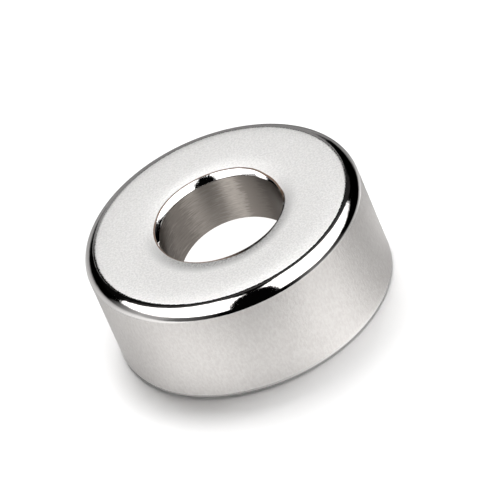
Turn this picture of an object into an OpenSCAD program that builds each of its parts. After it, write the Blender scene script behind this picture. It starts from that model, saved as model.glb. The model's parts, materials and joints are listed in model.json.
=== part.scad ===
// Ring magnet: a pressed and sintered magnet ground to a ring, with a straight
// bore through its middle and a bright plated skin.
// It is one solid piece and lies flat on its base, bore upright. Lengths are in
// millimetres and +Z is up. The origin is on the axis, where the base touches
// the table.

/* [Ring] */
// Outside diameter of the ring
outer_d = 20; // [12:0.5:60]
// Diameter of the bore, a medium fit for an 8 mm screw
bore_d = 9; // [3:0.5:16]
// Height of the ring from its base to its top face
height = 8; // [3:0.5:30]

/* [Edges] */
// Radius of the wide rounded edge between the top face and the side
top_edge_r = 0.85; // [0.2:0.05:1.6]
// Radius of the rounded edge between the top face and the bore
bore_edge_r = 0.45; // [0.1:0.05:1]
// Radius of the two rounded edges of the base, at the side and at the bore
base_edge_r = 0.4; // [0.1:0.05:1]

/* [Hidden] */
$fn = 180;

// Radii of the side and of the bore, and the ring's wall between them
outer_r = outer_d / 2;
bore_r = bore_d / 2;
wall = outer_r - bore_r;

// Two edges share the wall, and two share the height, so one edge takes at most
// this share of the thinner of them
edge_share = 0.45;
edge_limit = edge_share * min(wall, height);

// How far a corner cut runs past the corner it takes off
spill = 0.5;

// What a rounded edge takes off the square corner at the origin, where the
// section lies on the side of +X and +Y. The cut runs past both sides.
module corner_cut(edge_r) {
    difference() {
        translate([-spill, -spill]) square(edge_r + spill);
        translate([edge_r, edge_r]) circle(r = edge_r);
    }
}

// Half of the ring's section: the wall with its four rounded corners. X is the
// distance from the axis and Y is the height above the base.
module ring_section() {
    top_round = min(top_edge_r, edge_limit);
    bore_round = min(bore_edge_r, edge_limit);
    base_round = min(base_edge_r, edge_limit);
    difference() {
        translate([bore_r, 0]) square([wall, height]);
        // Top edge at the side, and top edge at the bore
        translate([outer_r, height]) rotate(180) corner_cut(top_round);
        translate([bore_r, height]) mirror([0, 1]) corner_cut(bore_round);
        // Base edge at the side, and base edge at the bore
        translate([outer_r, 0]) mirror([1, 0]) corner_cut(base_round);
        translate([bore_r, 0]) corner_cut(base_round);
    }
}

// The whole magnet: the section turned once round the axis
module ring_magnet() {
    color([0.80, 0.79, 0.77]) rotate_extrude() ring_section();
}

ring_magnet();
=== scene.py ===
# %% [markdown]
# A ring magnet with bright nickel plating
#
# This lesson dresses one solid ring, which comes from CAD, and photographs it in a small white studio. The
# ring is so plain that its whole look comes from two things: where its skin is polished and where it is
# satin, and what the polished parts mirror. So the lesson has three parts: a ring turned fine enough to
# mirror cleanly, five finishes of one plating, and the studio round it.

# %% Load the frame
import json
import math

import bmesh
import bpy
from mathutils import Matrix, Vector


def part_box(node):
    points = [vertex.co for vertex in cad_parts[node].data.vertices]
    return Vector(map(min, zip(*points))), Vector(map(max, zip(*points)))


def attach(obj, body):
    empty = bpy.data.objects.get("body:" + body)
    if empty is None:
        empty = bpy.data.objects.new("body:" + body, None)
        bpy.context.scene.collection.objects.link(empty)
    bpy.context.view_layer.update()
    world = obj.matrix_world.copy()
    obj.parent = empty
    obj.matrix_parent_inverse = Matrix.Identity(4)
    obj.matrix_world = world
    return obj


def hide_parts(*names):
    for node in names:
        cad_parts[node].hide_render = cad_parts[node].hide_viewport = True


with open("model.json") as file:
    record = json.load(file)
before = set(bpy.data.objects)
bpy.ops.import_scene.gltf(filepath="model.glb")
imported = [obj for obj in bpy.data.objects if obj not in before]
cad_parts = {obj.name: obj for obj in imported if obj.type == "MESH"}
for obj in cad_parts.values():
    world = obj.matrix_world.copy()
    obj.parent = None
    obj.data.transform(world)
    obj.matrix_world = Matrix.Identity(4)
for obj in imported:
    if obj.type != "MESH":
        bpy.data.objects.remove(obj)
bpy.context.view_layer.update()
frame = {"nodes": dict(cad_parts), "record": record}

MM = 0.001

# %% [markdown]
# The sizes come from the CAD node, so that the dressed ring can't drift from it. The outside radius and the
# height are its box. Where its flat faces end tells how wide each rounded edge is, and the record tells the
# bore. Only the border between two finishes in the bore has no size in the CAD solid, so it is read from the
# photograph.

# %% Measure the ring
NODE = "ring_magnet"
_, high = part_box(NODE)
outer_r = high.x
height = high.z
bore_r = frame["record"]["mounts"][0]["dims"]["r_mm"] * MM

points = [vertex.co for vertex in frame["nodes"][NODE].data.vertices]
flat = 0.001 * MM
top_rings = [math.hypot(p.x, p.y) for p in points if p.z > height - flat]
base_rings = [math.hypot(p.x, p.y) for p in points if p.z < flat]
top_round = outer_r - max(top_rings)
bore_round = min(top_rings) - bore_r
base_round = outer_r - max(base_rings)

# The bore's wall is polished from its lower mouth up to a border at this height. The photograph shows that
# the border isn't quite level: it stands higher on the far side (+Y) than on the near side.
polish_top = 2.9 * MM
polish_slant = 1.0 * MM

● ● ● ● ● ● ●

_Exercise details:_
Give back, word for word, each line from the one containing "origin, where the" down to the one containing "obj.matrix_parent_inverse = Matrix.Identity(4)", including those two lines.

_Written solution:_
// What a rounded edge takes off the square corner at the origin, where the
// section lies on the side of +X and +Y. The cut runs past both sides.
module corner_cut(edge_r) {
    difference() {
        translate([-spill, -spill]) square(edge_r + spill);
        translate([edge_r, edge_r]) circle(r = edge_r);
    }
}

// Half of the ring's section: the wall with its four rounded corners. X is the
// distance from the axis and Y is the height above the base.
module ring_section() {
    top_round = min(top_edge_r, edge_limit);
    bore_round = min(bore_edge_r, edge_limit);
    base_round = min(base_edge_r, edge_limit);
    difference() {
        translate([bore_r, 0]) square([wall, height]);
        // Top edge at the side, and top edge at the bore
        translate([outer_r, height]) rotate(180) corner_cut(top_round);
        translate([bore_r, height]) mirror([0, 1]) corner_cut(bore_round);
        // Base edge at the side, and base edge at the bore
        translate([outer_r, 0]) mirror([1, 0]) corner_cut(base_round);
        translate([bore_r, 0]) corner_cut(base_round);
    }
}

// The whole magnet: the section turned once round the axis
module ring_magnet() {
    color([0.80, 0.79, 0.77]) rotate_extrude() ring_section();
}

ring_magnet();
=== scene.py ===
# %% [markdown]
# A ring magnet with bright nickel plating
#
# This lesson dresses one solid ring, which comes from CAD, and photographs it in a small white studio. The
# ring is so plain that its whole look comes from two things: where its skin is polished and where it is
# satin, and what the polished parts mirror. So the lesson has three parts: a ring turned fine enough to
# mirror cleanly, five finishes of one plating, and the studio round it.

# %% Load the frame
import json
import math

import bmesh
import bpy
from mathutils import Matrix, Vector


def part_box(node):
    points = [vertex.co for vertex in cad_parts[node].data.vertices]
    return Vector(map(min, zip(*points))), Vector(map(max, zip(*points)))


def attach(obj, body):
    empty = bpy.data.objects.get("body:" + body)
    if empty is None:
        empty = bpy.data.objects.new("body:" + body, None)
        bpy.context.scene.collection.objects.link(empty)
    bpy.context.view_layer.update()
    world = obj.matrix_world.copy()
    obj.parent = empty
    obj.matrix_parent_inverse = Matrix.Identity(4)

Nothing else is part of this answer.